With all the “rendering in the cloud” services offered, maybe a tablet for 3d mesh modeling, bump mapping, texturing/development, scene composition, etc. along with graphics drawing/whatever, then send the render grunt work to a cloud service render farm and do without the need for any server/desktop/laptop hardware. Nvidia seems to be heading that direction, with their GPUs providing the cloud servers/render farms.
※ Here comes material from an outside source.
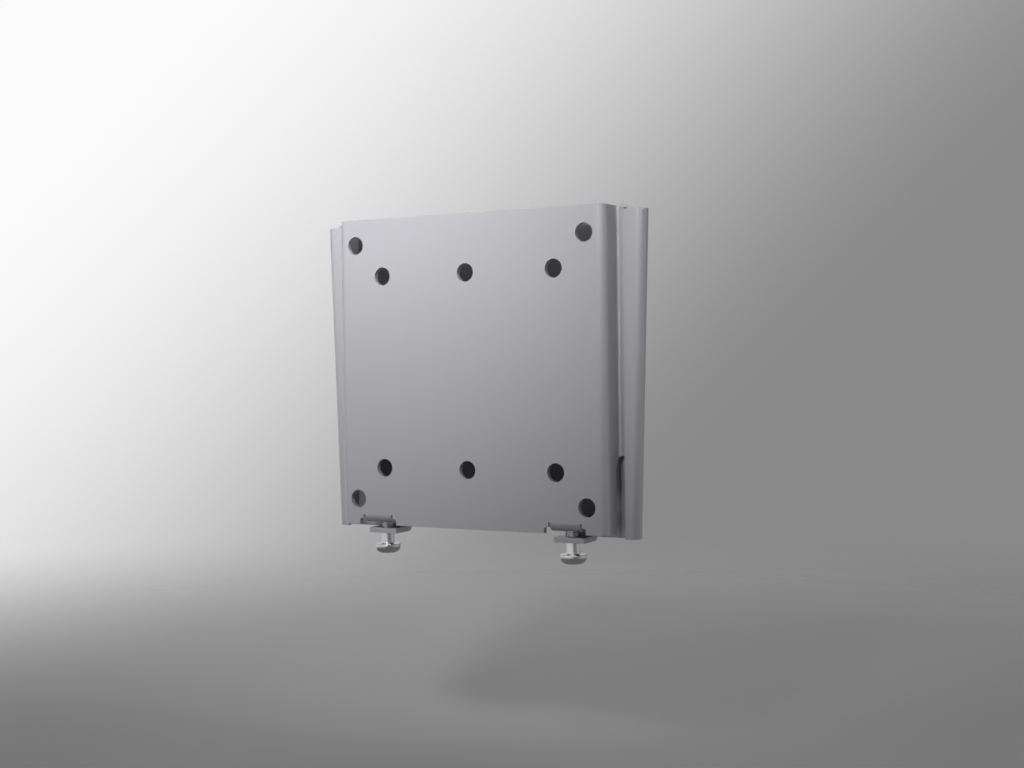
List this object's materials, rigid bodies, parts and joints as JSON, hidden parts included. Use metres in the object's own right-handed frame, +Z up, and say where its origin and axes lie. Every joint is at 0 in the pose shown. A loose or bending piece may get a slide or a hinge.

Personally I would love to have my own desktop system that could offer wireless streaming/rendering services to a Tablet for the graphics rendering grunt work, then I could take the tablet anywhere in the house and work with the graphics composition/3d mesh modeling.
For the Home the next killer application is the ability to stream/share/multiprocess workloads(gaming or otherwise) between tablets and home servers, freeing the users to operate off of tablets as their main computing device. Apple would be smart to take the Mac Mini to the next level and allow it to utilize this server function, and maybe give the Mac Mini a battery, and offer this as a mobile pair along with one or more iPads, the mac mini able to run in low power mobile mode, and high power mini desktop mode when plugged in. Home streaming/workload sharing between graphics tablets to home servers would get my money(the Philip J. Fry way) in a New York nanosecond, as long as I can 3d mesh model and compose scenes/graphics on the tablet and utilize the server for the heavy lifting/assisting. Apple did demo something similar at their latest development conference, AFAK. iPads and Mac Minis able to pair and share workloads would get people lining up for sure, especially if the Mac Mini had Mobile/powered capabilities and an automatic wireless multiprocessing with an iPad/s.
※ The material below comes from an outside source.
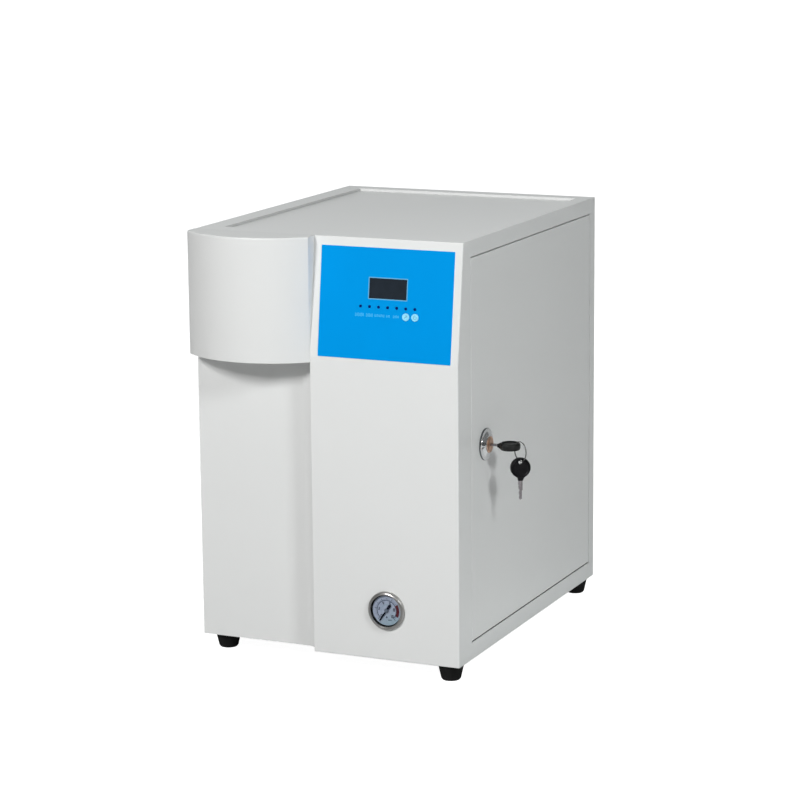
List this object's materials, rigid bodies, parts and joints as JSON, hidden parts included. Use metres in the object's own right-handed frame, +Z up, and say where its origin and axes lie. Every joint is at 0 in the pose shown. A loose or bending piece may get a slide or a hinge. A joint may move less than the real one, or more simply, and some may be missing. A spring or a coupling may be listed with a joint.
{
  "type": "benchtop ultrapure water system",
  "caption": "White benchtop water purifier with a bowed dispensing hood, a leaning control panel, a front pressure gauge and a locking side service door.",
  "frame": {"origin": "on the bench, under the middle of the overall outline", "axes": "+Z up, the control panel and dispensing hood face -Y, the service door is on the +X side"},
  "size_m": [0.4213, 0.517, 0.54],
  "materials": {
    "shell_paint": "satin white powder coat",
    "jamb_grey": "dark grey enamel",
    "hood_white": "white, slightly glossy",
    "zinc_steel": "zinc-plated",
    "chrome": "polished",
    "brass": "machined",
    "bright_steel": "nickel-plated",
    "black_plastic": "moulded",
    "black_rubber": "matt",
    "blue_film": "printed film",
    "smoked_window": "clear over dark",
    "pale_key": "pale blue caps",
    "lamp_navy": "unlit lamps",
    "board_green": "solder mask",
    "dial_face": "pale printed dial",
    "needle_black": "black",
    "clear_lens": "clear",
    "gauge_black": "black",
    "white_plastic": "moulded",
    "fitting_white": "moulded",
    "tube_plastic": "polyethylene tube",
    "pump_black": "motor enamel",
    "rotor_steel": "laminated steel"
  },
  "bodies": {
    "cabinet": {"base_pan": "zinc_steel", "board_standoffs": "zinc_steel", "booster_pump": "pump_black", "bulkhead_fittings": "fitting_white", "carbon_filter": "white_plastic", "control_board": "board_green", "control_overlay": "blue_film", "deionizing_column": "white_plastic", "dispense_hood": "hood_white", "dispense_nozzle": "white_plastic", "display_window": "smoked_window", "door_bumpers": "black_rubber", "door_jamb": "jamb_grey", "filter_heads": "white_plastic", "foot_screws": "zinc_steel", "gauge_bezel": "chrome", "gauge_case": "gauge_black", "gauge_clamp": "zinc_steel", "gauge_dial": "dial_face", "gauge_lens": "clear_lens", "gauge_movement": "brass", "gauge_seal": "black_rubber", "hinge_pins": "zinc_steel", "hood_bottom_plate": "hood_white", "indicator_lamps": "lamp_navy", "inlet_pins": "chrome", "inner_mounting_plate": "zinc_steel", "left_side_panel": "shell_paint", "membrane_housing": "white_plastic", "polishing_column": "white_plastic", "power_entry": "black_plastic", "power_supply": "zinc_steel", "rear_panel": "shell_paint", "rear_panel_screws": "zinc_steel", "recess_panel": "shell_paint", "retaining_clips": "white_plastic", "right_shell": "shell_paint", "rubber_feet": "black_rubber", "sediment_filter": "white_plastic", "solenoid_valves": "white_plastic", "top_panel": "shell_paint", "top_rim": "shell_paint", "water_tubes": "tube_plastic"},
    "door": {"side_door": "shell_paint", "lock_rosette": "chrome", "lock_housing": "brass", "lock_nut": "chrome"},
    "lock": {"lock_plug": "brass", "lock_cam": "bright_steel", "cam_screw": "chrome"},
    "key": {"key_head": "black_plastic", "key_blade": "bright_steel"},
    "ring": {"key_ring": "bright_steel"},
    "spare_key": {"spare_key_head": "black_plastic", "spare_key_blade": "bright_steel"},
    "needle": {"gauge_needle": "needle_black"},
    "left_button": {"button_left": "pale_key"},
    "right_button": {"button_right": "pale_key"},
    "rocker": {"power_rocker": "black_plastic"},
    "rotor": {"pump_rotor": "rotor_steel"}
  },
  "joints": [
    {"name": "door_hinge", "type": "hinge", "parent": "cabinet", "child": "door", "pos_m": [0.1463, 0.2165, 0.281], "axis": [0, 0, 1], "range_deg": [0, 105]},
    {"name": "lock_turn", "type": "hinge", "parent": "door", "child": "lock", "pos_m": [0.1503, -0.1402, 0.2825], "axis": [-1, 0, 0], "range_deg": [0, 90]},
    {"name": "key_slide", "type": "slide", "parent": "lock", "child": "key", "axis": [1, 0, 0], "range_m": [-0.0083, 0.014]},
    {"name": "ring_swing", "type": "hinge", "parent": "key", "child": "ring", "pos_m": [0.1903, -0.1402, 0.2825], "axis": [0, 0, 1], "range_deg": [-25, 60]},
    {"name": "spare_key_swing", "type": "hinge", "parent": "ring", "child": "spare_key", "pos_m": [0.19857, -0.14577, 0.2653], "axis": [0.5446, -0.8387, 0], "range_deg": [-40, 40]},
    {"name": "needle_turn", "type": "hinge", "parent": "cabinet", "child": "needle", "pos_m": [0.0541, -0.2255, 0.0833], "axis": [0, 1, 0], "range_deg": [0, 270], "stiffness_Nm_per_rad": 0.0002, "springref_deg": -17.19},
    {"name": "left_button_press", "type": "slide", "parent": "cabinet", "child": "left_button", "axis": [0, 0.9922, -0.125], "range_m": [0, 0.0008], "stiffness_N_per_m": 400, "springref_m": -0.0005},
    {"name": "right_button_press", "type": "slide", "parent": "cabinet", "child": "right_button", "axis": [0, 0.9922, -0.125], "range_m": [0, 0.0008], "stiffness_N_per_m": 400, "springref_m": -0.0005},
    {"name": "power_rocker_tilt", "type": "hinge", "parent": "cabinet", "child": "rocker", "pos_m": [0.0803, 0.2435, 0.123], "axis": [-1, 0, 0], "range_deg": [0, 16]},
    {"name": "pump_rotor_spin", "type": "hinge", "parent": "cabinet", "child": "rotor", "pos_m": [-0.0847, 0.1545, 0.082], "axis": [0, 1, 0], "continuous": true}
  ]
}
“graphics tablet is to hook
“graphics tablet is to hook into the desktop”, fine, great job pimping the Intuos with an LCD.
I have a Bamboo, but want a low cost self contained graphics tablet( running Its own SOC), with streaming/workload sharing either online cloud based or to a home server via Wi-Fi(gigabit). An ipad/android tablet paired with a home server or cloud service(render 3d scenes), should not be too difficult with the new tablet SOCs Nvidia/AMD/Apple.